Seanad debates

Tuesday, 13 November 2007

Government's Irish Aid Strategy: Statements

 

5:00 pm

Photo of Joe O'TooleJoe O'Toole (Independent)

I welcome the Minister of State, Deputy Michael Kitt, to the House and wish him well in his ministerial job. It is great to have him back in this House and I am sure he prefers to be sitting in the seat he is in rather than the one he was in when he was a Member of this House.

I wish to use this opportunity to refer to some foreign policy issues rather than focus directly on overseas development aid. I wish to refer specifically to the position of Iran. Senator Daly, who is present, met, as I did on a number of occasions, some representatives of the Iranian opposition recently. It is important to initiate a debate on what is happening in Iran. It is the forgotten state. We see the images of Iran broadcast on television but we do not realise what is happening behind those scenes. As with the Solidarnosc in Poland, we do not realise that there is also a democratic opposition in Iran which is not getting the opportunity to operate, function, spread its message and gain acceptance in the West.

My premise for raising what is happening in Iran is that we are dealing in a kid glove manner with Iran. I would like to record what is happening there, and we have talked about other countries previously. Iran is a state that supports terrorism. That is a reality and there is plenty of evidence to prove that. Iran has a list as long as my arm of abuses of human rights. This is well recognised and documented. I have seen photographs of the evidence of this and the lists of the people concerned. There is not the slightest doubt about that. Iran has been interfering most negatively and in a most mischievous fashion in the attempts to bring stability to Iraq. As we all know, Iran is pursuing nuclear weaponry.

The reason I raise this matter and ask the Minister of State to bring it to the attention of the Department is that the debate on this issue in the West is being presented as one of how do we deal with Iran. There seem to be two alternatives. One is that we appease the mullahs running the appalling regime there and the other, apparently, is military intervention — the disaster we saw happen next door in Iraq. We failed to have a timely discussion on Iraq. Many people wanted to have a debate, including Senator Ó Murchú, a dúirt a lán mar gheall ar an ábhar sin. Tá an rud céanna ag tarlú anois san Iaráin.

The reality is that it should be dealt with. Dealing with Iran is not a choice between appeasing the mullahs and military intervention, between war and appeasement. There is another way to deal with it, namely, there should be support for the pro-democratic, anti-fundamentalist opposition in or, I should say, to Iran, because opposition is not allowed to survive in that country. Those in opposition tend to be outside Iran around the world in various places putting forward their message.

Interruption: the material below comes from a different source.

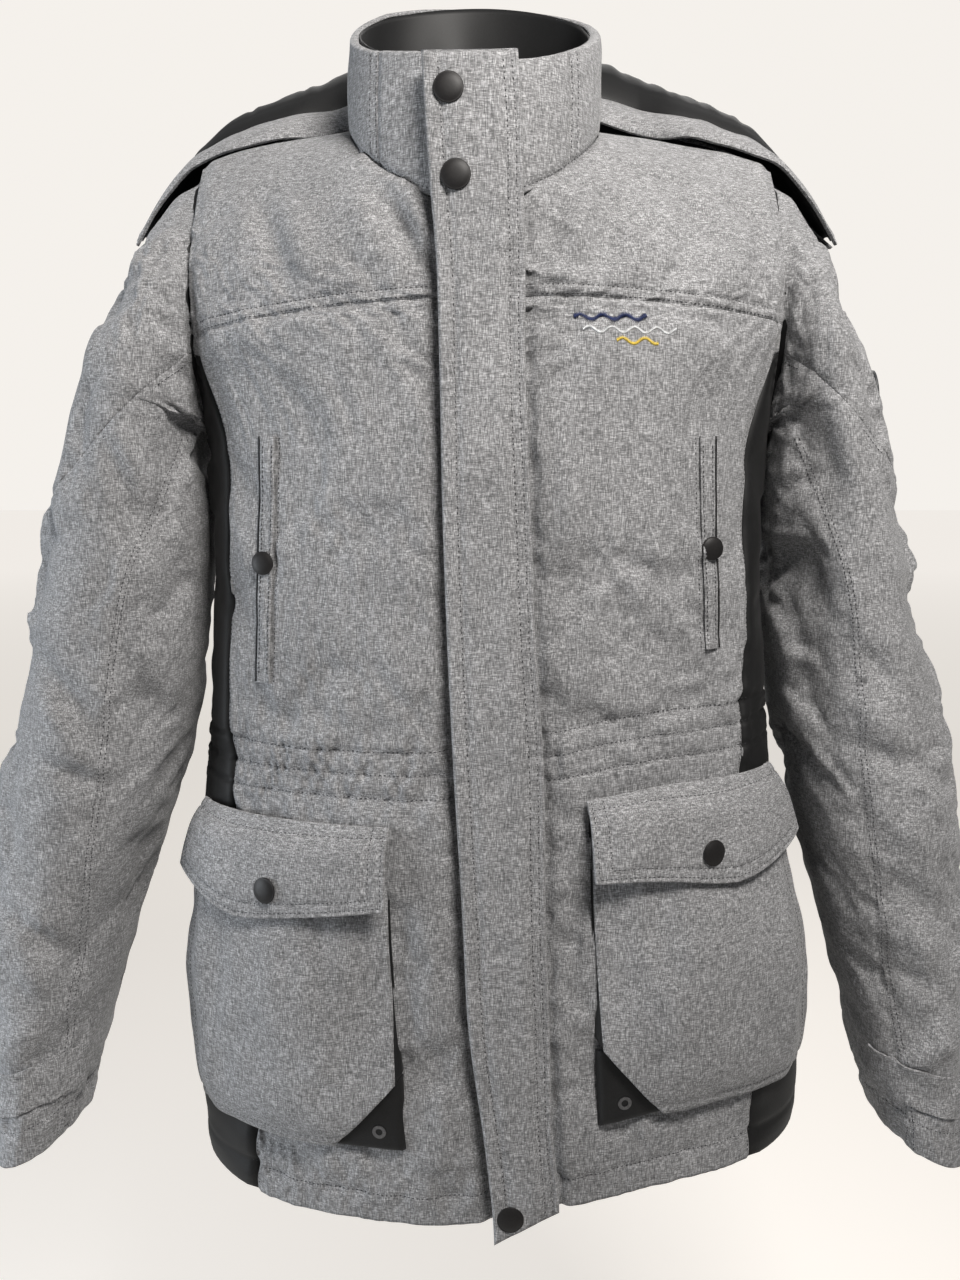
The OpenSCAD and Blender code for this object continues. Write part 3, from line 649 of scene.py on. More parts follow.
def torso_hold(points):
    rows, cols = points.shape[:2]
    held = np.zeros((rows, cols))
    held[0], held[-1] = 1.0, 1.0
    held[1], held[-2] = 0.4, 0.6
    held[:, :2] = held[:, -2:] = 1.0
    x, z = points[..., 0], points[..., 2]
    held = np.maximum(held, ((np.abs(x) > 207.5) & (z > ARMPIT + 4)).astype(float))
    for level, width in ((-435, 6.0), (-122, 3.0), (-735, 4.0)):
        held = np.maximum(held, 0.5 * np.exp(-((z - level) / width) ** 2))
    return held


move = settle(coarse, torso_hold(coarse), grow=0.035, pressure=1.0, cap=5.0, frames=12, seed=3)
calm = 0.62 - 0.3 * smooth((coarse[..., 2] + 110) / 60)
fine = fine + resample(move * calm[..., None], fine.shape[0], fine.shape[1])

# sewn lines and listed folds, as depths along the inward normal
rest = fine.copy()
depth = np.zeros(fine.shape[:2])
# how far the hem's sewn line lies above its edge, mm
HEM_TURN = 21
is_front = np.cos(np.radians(fine_u)) > 0


def yoke_z(x):
    return -116.5 + 0.02 * x - 0.00034 * x * x


X, Y, Z = rest[..., 0], rest[..., 1], rest[..., 2]
for drop_by, strength, width in ((0.0, 1.6, 1.8), (7.5, 0.8, 1.4)):
    depth += is_front * strength * np.exp(-((Z - yoke_z(X) - drop_by) / width) ** 2)
    depth += (~is_front) * strength * np.exp(-((Z + 112 - drop_by) / width) ** 2)
depth += 3.2 * np.exp(-((np.abs(X) - ARM_X) / 5.0) ** 2) * smooth((Z - ARMPIT - 6) / 20)
seam_side = np.zeros(fine.shape[:2])
edges = np.cumsum((0,) + COLS)
for e in edges[1:-1]:
    col = fine[:, e:e + 1]
    seam_side = np.maximum(seam_side, np.exp(-(np.linalg.norm(fine - col, axis=-1) / 3.0) ** 2))
depth += 1.8 * seam_side
hem_height = Z - lift(X - sway(Z), Z) + HEM
depth += 1.1 * np.exp(-((hem_height - HEM_TURN) / 2.2) ** 2)
# waist channel: three sewn lines with gathers that open away from them
local_z = Z - lift(X - sway(Z), Z)
run = np.cumsum(np.linalg.norm(np.diff(fine, axis=1, prepend=fine[:, :1]), axis=-1), 1)
wobble = np.interp(run.ravel(), np.arange(0, 2000, 9.0),
    rng.normal(0, 1, len(np.arange(0, 2000, 9.0)))).reshape(run.shape)
ripple = np.sin(run * 2 * pi / 13.0 + 2.4 * wobble) * 0.7 + np.sin(run * 2 * pi / 21.0 + 3.1 * wobble) * 0.5
for level in WAIST:
    depth += 1.6 * np.exp(-((local_z - level) / 1.7) ** 2) * np.clip(1.0 + 0.3 * ripple, 0.3, 2)
zone = np.exp(-((local_z + 435) / 27) ** 2)
depth += 1.0 * ripple * zone * np.where(np.cos(np.radians(fine_u)) > 0, 1.0, 0.8)
depth += 0.9 * field(*depth.shape, 22, 60, 11) + 0.5 * field(*depth.shape, 50, 130, 12)
# soft swells and drags of padded cloth
for (ax, az, bx, bz, w, d) in [
        (-76, -36, -40, -104, 8, 4.6), (-62, -36, -28, -92, 8, -3.2), (-92, -40, -60, -112, 11, -2.6),
        (50, -46, 28, -100, 8, 4.0), (66, -44, 52, -108, 9, -3.0), (84, -40, 76, -104, 11, 2.6),
        (-160, -36, -130, -113, 9, 3.0), (-138, -40, -112, -116, 11, -2.4), (150, -44, 122, -112, 11, 2.8),
        (182, -60, 158, -116, 9, -2.4),
        (-185, -215, -150, -260, 10, 2.4), (-188, -245, -160, -300, 10, -2.0),
        (-186, -300, -165, -360, 12, 2.2),
        (-178, -380, -120, -415, 12, 2.8), (-170, -400, -110, -425, 10, -2.2),
        (-60, -398, -120, -428, 9, 2.0), (-140, -404, -60, -418, 9, -1.6),
        (170, -372, 110, -400, 12, 2.6), (160, -392, 90, -412, 9, -2.0), (60, -390, 120, -408, 9, 2.0),
        (40, -300, 44, -380, 14, -2.2),
        (178, -230, 172, -330, 10, 2.0), (60, -180, 52, -300, 16, -1.8), (-45, -200, -50, -330, 18, -1.6),
        (-110, -220, -118, -330, 18, 1.5),
        (100, -230, 112, -320, 20, -1.6), (-40, -480, -42, -640, 12, -2.6), (-55, -500, -58, -650, 10, 2.0),
        (62, -470, 60, -640, 12, 2.4),
        (50, -500, 70, -560, 10, -1.8), (-30, -650, -36, -740, 10, -2.0), (70, -640, 110, -720, 14, 2.0),
        (-150, -715, -60, -735, 12, -1.8),
        (90, -690, 190, -705, 10, -2.0), (150, -715, 210, -700, 9, 1.5), (-210, -700, -120, -728, 10, 1.8)]:
    a, b = np.array([ax, az], float), np.array([bx, bz], float)
    q = np.stack([X, Z], -1)
    dd = b - a
    t = (q - a) @ dd / (dd @ dd)
    gap = np.linalg.norm(q - (a + np.clip(t, 0, 1)[..., None] * dd), axis=-1)
    depth += is_front * 1.35 * d * np.exp(-(gap / w) ** 2) * np.sin(pi * np.clip(t, 0, 1)) ** 0.8
for (au, az, bu, bz, w, d) in [(150, -150, 168, -330, 20, 2.2), (205, -180, 190, -360, 22, -2.4),
        (165, -480, 150, -640, 22, 2.6),
                               (200, -470, 212, -650, 24, -2.4), (182, -500, 180, -700, 16, 2.0),
                               (140, -240, 160, -420, 16, -2.0),
                               (222, -260, 204, -410, 16, 2.2)]:
    a, b = np.array([au * 2.2, az], float), np.array([bu * 2.2, bz], float)
    q = np.stack([fine_u * 2.2, Z], -1)
    dd = b - a
    t = (q - a) @ dd / (dd @ dd)
    gap = np.linalg.norm(q - (a + np.clip(t, 0, 1)[..., None] * dd), axis=-1)
    depth += (~is_front) * d * np.exp(-(gap / w) ** 2) * np.sin(pi * np.clip(t, 0.04, 0.96)) ** 0.5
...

If my contribution leaves the Minister of State with no other message than this one, I ask him to note it. The two groups which are doing this are the People's Mujahedin of Iran, the name of which will immediately put people's backs up because it sounds like a terrorist organisation, which it is anything but. It is a tolerant, progressive, democratic organisation that is opposed to terrorism, the regime of the mullahs and the current President of Iran. The other organisation is the National Council of Resistance of Iran. The leader of that group is a woman called Maryam Rajavi who had a huge meeting in Paris this year attended by tens of thousands if not hundreds of thousands of Iranians from all over Europe and who has addressed various conferences in different parts of Europe.

The point I wish to make is that I give the House my word that these two groups, the People's Mujahedin of Iran and the National Council of Resistance of Iran, are tolerant, progressive and democratic. They are both proscribed organisations, are called terrorist organisations and are prevented from spreading their message. In doing this, we are giving sustenance to the fundamentalist, anti-democratic, oppressive and abusive regime that is in Iran.

I ask the Minister of State to look upon the opposition to Iran, reflected in the People's Mujahedin of Iran and the National Council of Resistance of Iran, as pro-democratic, supportive organisations doing the same work in the Middle East as Solidarnosc did in Poland 20 years ago. They deserve our support. We should be looking at Iran in terms of imposing sanctions on it until it begins to go the route of upholding human rights. There is no reason the same thing cannot happen in the Middle East as happened in eastern Europe. We need to have that optimistic view. We are talking about Persia, which dates back to the foundation of civilisation. Its people understand democracy and they need support. I ask the Minister of State to use his good offices to try to ensure Ireland takes an international view of having these two groups de-proscribed by the UN and by other international organisations.